As discussed above, the employment practices which Murphy challenges here were the use of the performance/promotability codes and the transfer of the employees to temporary assignments. See subsection (i) supra. Zellner's 1995 analyses did not test the effect of the performance/promotability codes on the termination rate. Thus, Murphy has failed to present statistical evidence showing that the performance/promotability codes had an adverse impact on older employees. Murphy further failed to present a statistical analysis of the effect of transferring older employees to temporary assignments such as Outsourcing. Murphy has offered his own statistical analysis of the twelve employees in Outsourcing, but his analysis fails to establish a statistically significant deviation.

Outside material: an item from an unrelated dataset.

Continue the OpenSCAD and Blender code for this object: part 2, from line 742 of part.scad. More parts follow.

See Pl. Ex. G-1. Thus, Murphy has failed to demonstrate causation.*fn11
GE's motion for summary judgment on Murphy's disparate impact claim in the first cause of action is granted.

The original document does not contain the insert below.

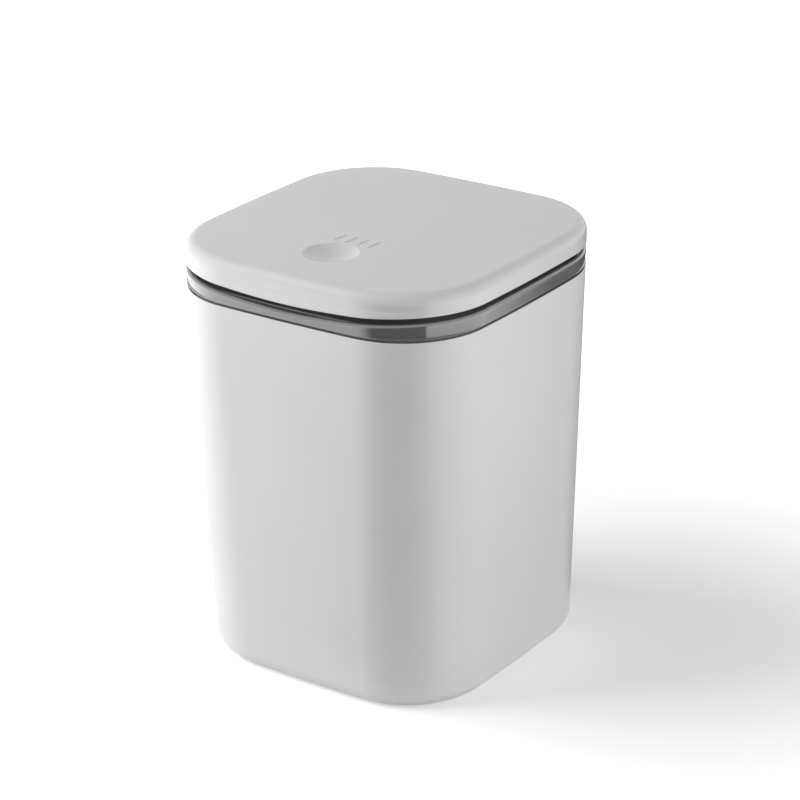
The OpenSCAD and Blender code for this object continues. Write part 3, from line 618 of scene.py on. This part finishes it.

WHEREFORE, for the reasons set forth above, it is hereby
1. GE's motion to preclude (Docket No. 53) is GRANTED in part and DENIED in part as set forth above in section II;
2. GE's motion to preclude Murphy's expert report (Docket No. 36) is GRANTED as to Dr. Zellner's report for the year 1996 and DENIED as to Dr. Zellner's report for the year 1995; and
3. GE's motion for summary judgment (Docket No. 41) is GRANTED as to all causes of action except the first cause of action asserting a claim under the ADEA for disparate treatment, as to which the motion is DENIED; and
IT IS FURTHER ORDERED that the Clerk of Court serve a copy of this order, by regular mail, upon all parties to this action.